The giants who dance under water
The hippopotamus is an enormous, semi-aquatic mammal with smooth, naked skin which lives in swampy areas, lakes, and rivers in Africa. Hippopotamus means ‘river horse’ in Greek, although the hippo is more closely related to a pig than a horse. It is the 3rd largest living land mammal, after the elephant and white rhino.
It has an inflated-looking body supported on short, relatively thin legs. The male weighs around 1,600-3,200 kg, and its height is about 140-165 cm whereas the female weighs 655-2,344 kg and is 130-145 cm high. It has a huge muzzle and eyes, nostrils, and small ears are placed high on head.
Its color is brown to gray-purple with pink underparts and creases; short bristles on head, back, and tail. It also has mucous glands which secrete an oily red fluid that protects skin from sunburn and drying, and perhaps infection.
Hippos do not have sebaceous or sweat glands, spending most of the day in water or mud to stay cool. At night they exit at the water at the same spot to graze on vegetation.
A bull hippo's canines can grow to 70cm (28 in) long, and their mouths can open over 1 m (4 ft) wide! Hippos are extremely graceful in the water, despite their clumsy appearance on land. Their specific gravity allows them to sink to the bottom of rivers and literally walk or run along the bottom. Adult hippos are able to stay underwater for as long as 5 minutes.
The hippos advertise their territory by dung-showering on middens: the bull backs up to heap, simultaneously urinates and defecates backward, paddling excrement with its tail.

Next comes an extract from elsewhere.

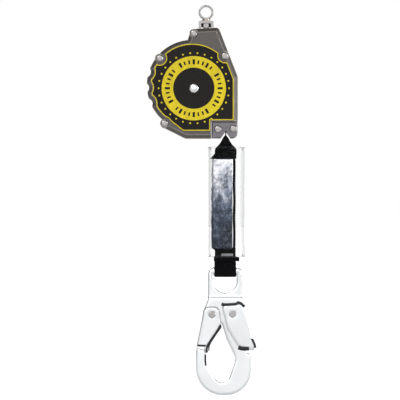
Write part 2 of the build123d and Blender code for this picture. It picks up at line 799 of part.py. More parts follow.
# ---------------------------------------------------------------- snap hook
hook_outline = [(-19.7, 5.0), (20.4, 5.0), (20.4, -36.0), (29.3, -92.0), (30.0, -142.5), (-33.5, -142.5),
                (-33.5, -92.0), (-25.0, -45.0), (-19.7, -32.0)]
hook_radii = [9.0, 9.0, 14.0, 30.0, 28.0, 30.0, 30.0, 20.0, 10.0]
throat_outline = [(-4.7, -57.0), (1.5, -78.0), (12.0, -101.0), (2.8, -127.5), (-8.5, -127.5),
                  (-21.6, -107.0), (-21.6, -80.0)]
throat_radii = [2.0, 12.0, 11.0, 8.5, 9.0, 12.0, 1.0]
spine_recess = [(17.5, -54.0), (20.3, -70.0), (23.0, -83.0), (25.3, -94.0), (40.0, -97.0), (40.0, -54.0)]
gate_gap_outline = [(-60, -95.0), (-16.8, -95.0), (-16.8, -87.0), (-9.5, -60.0), (-60, -50)]
gate_swing_r = 41.5  # the nose is cut to this arc about the gate's pivot

with BuildPart() as hook_body:
    with BuildSketch(hook_plane(hook_half_y)):
        with BuildLine():
            FilletPolyline(*hook_outline, radius=hook_radii, close=True)
        make_face()
        with BuildLine():
            FilletPolyline(*throat_outline, radius=throat_radii, close=True)
        make_face(mode=Mode.SUBTRACT)
        with BuildLine():
            Polyline(*spine_recess, close=True)
        make_face(mode=Mode.SUBTRACT)
        with Locations(gate_pivot):
            Circle(7.6)
        with Locations((0, hook_eye_bottom + hook_eye_half)):
            Circle(hook_eye_half, mode=Mode.SUBTRACT)
            Rectangle(2 * hook_eye_half, 60, align=(Align.CENTER, Align.MIN), mode=Mode.SUBTRACT)
    extrude(amount=2 * hook_half_y)
    fillet(faces().sort_by(Axis.Y)[0].edges(), hook_edge_r)
    fillet(faces().sort_by(Axis.Y)[-1].edges(), hook_edge_r)
    with BuildSketch(hook_plane(hook_half_y)):
        with BuildLine():
            Polyline(*gate_gap_outline, close=True)
        make_face()
        with Locations(gate_pivot):
            Circle(gate_swing_r, mode=Mode.INTERSECT)
    extrude(amount=2 * hook_half_y, mode=Mode.SUBTRACT)
    with BuildSketch(hook_plane(hook_half_y)):
        circles([gate_pivot, lever_pivot], rivet_r + 0.01)
    extrude(amount=2 * hook_half_y, mode=Mode.SUBTRACT)
    for y_side in (hook_half_y, -eye_half_y):
        with BuildSketch(hook_plane(y_side)):
            with Locations((0, -30.0)):
                Rectangle(80, 60, align=(Align.CENTER, Align.MIN))
        extrude(amount=hook_half_y - eye_half_y, mode=Mode.SUBTRACT)
    bar_start = Plane(origin=(hook_x - hook_eye_half - 2, 0, hook_z), x_dir=(0, 1, 0), z_dir=(1, 0, 0))
    with BuildSketch(bar_start):
        Circle(bar_r)
    extrude(amount=2 * hook_eye_half + 4)
hook_body.part.label = "hook_body"
export_step(hook_body.part, "parts/hook_body.step")


def rivet(pivot, wall_outer_y):
    """Rivet through the hook with a domed head over each side wall."""
    with BuildPart() as pin:
        for side in (1, -1):
            with BuildSketch(hook_plane(side * (wall_outer_y + 0.05))):
                with Locations(pivot):
                    Circle(3.9)
            extrude(amount=-side * 1.2)
        with BuildSketch(hook_plane(wall_outer_y + 0.05)):
            with Locations(pivot):
                Circle(rivet_r)
        extrude(amount=2 * wall_outer_y + 0.1)
        fillet(edges().group_by(Axis.Y)[0], 0.9)
        fillet(edges().group_by(Axis.Y)[-1], 0.9)
    return pin


gate_rivet = rivet(gate_pivot, gate_wall_y[1])
gate_rivet.part.label = "gate_rivet"
export_step(gate_rivet.part, "parts/gate_rivet.step")

lever_rivet = rivet(lever_pivot, lever_wall_y[1])
lever_rivet.part.label = "lever_rivet"
export_step(lever_rivet.part, "parts/lever_rivet.step")

gate_outline = [(-24.4, -40.5), (-27.2, -58.0), (-33.2, -86.6), (-24.3, -86.6), (-24.0, -94.0),
                (-19.4, -93.6), (-19.2, -84.5), (-4.6, -62.5), (-6.4, -40.5)]
gate_radii = [6.5, 4.0, 1.5, 0.8, 1.5, 1.5, 3.0, 3.0, 6.5]
gate_web = [(-27.6, -60.0), (-31.2, -78.0), (-33.0, -86.6), (-31.4, -86.6), (-29.7, -78.0), (-26.1, -60.0)]
with BuildPart() as gate:
    for side in (1, -1):
        with BuildSketch(hook_plane(side * gate_wall_y[1])):
            with BuildLine():
                FilletPolyline(*gate_outline, radius=gate_radii, close=True)
            make_face()
            with Locations(gate_pivot):
                Circle(rivet_r + 0.05, mode=Mode.SUBTRACT)
        extrude(amount=side * (gate_wall_y[1] - gate_wall_y[0]))
    with BuildSketch(hook_plane(gate_wall_y[1])):
        with BuildLine():
            Polyline(*gate_web, close=True)
        make_face()
    extrude(amount=2 * gate_wall_y[1])
gate.part.label = "gate"
export_step(gate.part, "parts/gate.step")

lever_outline = [(-4.4, -38.6), (20.9, -36.6), (24.4, -48.0), (29.4, -66.0), (34.4, -89.6), (30.6, -91.0),
                 (14.8, -86.6), (2.2, -66.0)]
lever_radii = [4.0, 2.0, 8.0, 12.0, 1.6, 1.6, 4.0, 10.0]
lever_web = [(26.7, -57.0), (29.4, -66.0), (34.2, -88.5), (32.7, -88.9), (28.0, -66.4), (25.3, -57.0)]
with BuildPart() as lock_lever:
    for side in (1, -1):
        with BuildSketch(hook_plane(side * lever_wall_y[1])):
            with BuildLine():
                FilletPolyline(*lever_outline, radius=lever_radii, close=True)
            make_face()
            with Locations(lever_pivot):
                Circle(rivet_r + 0.05, mode=Mode.SUBTRACT)
        extrude(amount=side * (lever_wall_y[1] - lever_wall_y[0]))
    with BuildSketch(hook_plane(lever_wall_y[1])):
        with BuildLine():
            Polyline(*lever_web, close=True)
        make_face()
    extrude(amount=2 * lever_wall_y[1])
lock_lever.part.label = "lock_lever"
export_step(lock_lever.part, "parts/lock_lever.step")

with BuildPart() as lever_spring:
    spring_plane = Plane(origin=(hook_x + 21.5, 0, hook_z - 72.0), x_dir=(0, 1, 0), z_dir=(1, 0, 0))
    for k in range(6):
        with Locations(spring_plane.offset(0.5 + k * 1.0)):
            Torus(2.6, 0.5)
lever_spring.part.label = "lever_spring"
export_step(lever_spring.part, "parts/lever_spring.step")
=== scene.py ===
import json
import math

import bmesh
import bpy
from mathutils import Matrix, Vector, noise


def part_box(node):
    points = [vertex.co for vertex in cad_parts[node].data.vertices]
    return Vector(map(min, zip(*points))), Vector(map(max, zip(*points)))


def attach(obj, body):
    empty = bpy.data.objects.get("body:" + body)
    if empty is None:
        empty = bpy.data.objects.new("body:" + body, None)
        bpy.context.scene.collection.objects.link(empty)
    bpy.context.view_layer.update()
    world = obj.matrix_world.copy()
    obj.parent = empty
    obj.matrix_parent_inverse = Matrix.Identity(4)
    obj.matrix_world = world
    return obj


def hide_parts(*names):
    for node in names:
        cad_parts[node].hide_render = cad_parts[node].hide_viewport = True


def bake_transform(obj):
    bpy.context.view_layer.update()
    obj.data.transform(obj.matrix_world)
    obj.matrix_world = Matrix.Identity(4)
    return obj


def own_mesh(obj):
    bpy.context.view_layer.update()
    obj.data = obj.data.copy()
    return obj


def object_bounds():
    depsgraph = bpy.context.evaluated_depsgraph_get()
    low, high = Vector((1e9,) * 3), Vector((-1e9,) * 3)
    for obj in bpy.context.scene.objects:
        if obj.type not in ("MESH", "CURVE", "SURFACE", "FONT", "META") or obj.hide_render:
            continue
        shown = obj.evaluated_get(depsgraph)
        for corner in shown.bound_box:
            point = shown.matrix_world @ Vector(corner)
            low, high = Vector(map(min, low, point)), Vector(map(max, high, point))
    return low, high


# Looks of the self retracting lifeline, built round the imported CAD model.
# Metres; +Z up, -Y is the front of the case.

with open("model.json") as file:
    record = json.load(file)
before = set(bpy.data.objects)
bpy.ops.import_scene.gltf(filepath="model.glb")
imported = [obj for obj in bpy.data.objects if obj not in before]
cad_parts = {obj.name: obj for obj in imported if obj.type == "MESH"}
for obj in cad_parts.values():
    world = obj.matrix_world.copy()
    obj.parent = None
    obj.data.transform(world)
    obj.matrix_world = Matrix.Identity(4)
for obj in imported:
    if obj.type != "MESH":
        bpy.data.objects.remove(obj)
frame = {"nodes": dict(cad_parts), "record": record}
cad_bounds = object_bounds()
nodes = frame["nodes"]
slot_of = {s["node"]: s["material_slot"] for s in frame["record"]["subparts"]}
MM = 0.001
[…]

Your chances of seeing one in the wild
Historically, hippos have been found throughout all of sub-saharan Africa, but most populations have been reduced or exterminated. Now largely confined to protected areas it still survives in many major rivers and swamps. Good places to see it would be almost any park and reserve with sizeable lakes and rivers bordered by grassland.
In 1995 it was listed on CITES appendix II. One subspecies, Hippopotamus amphibius tschadensis, is listed as vulnerable on the IUCN 1996 Redlist.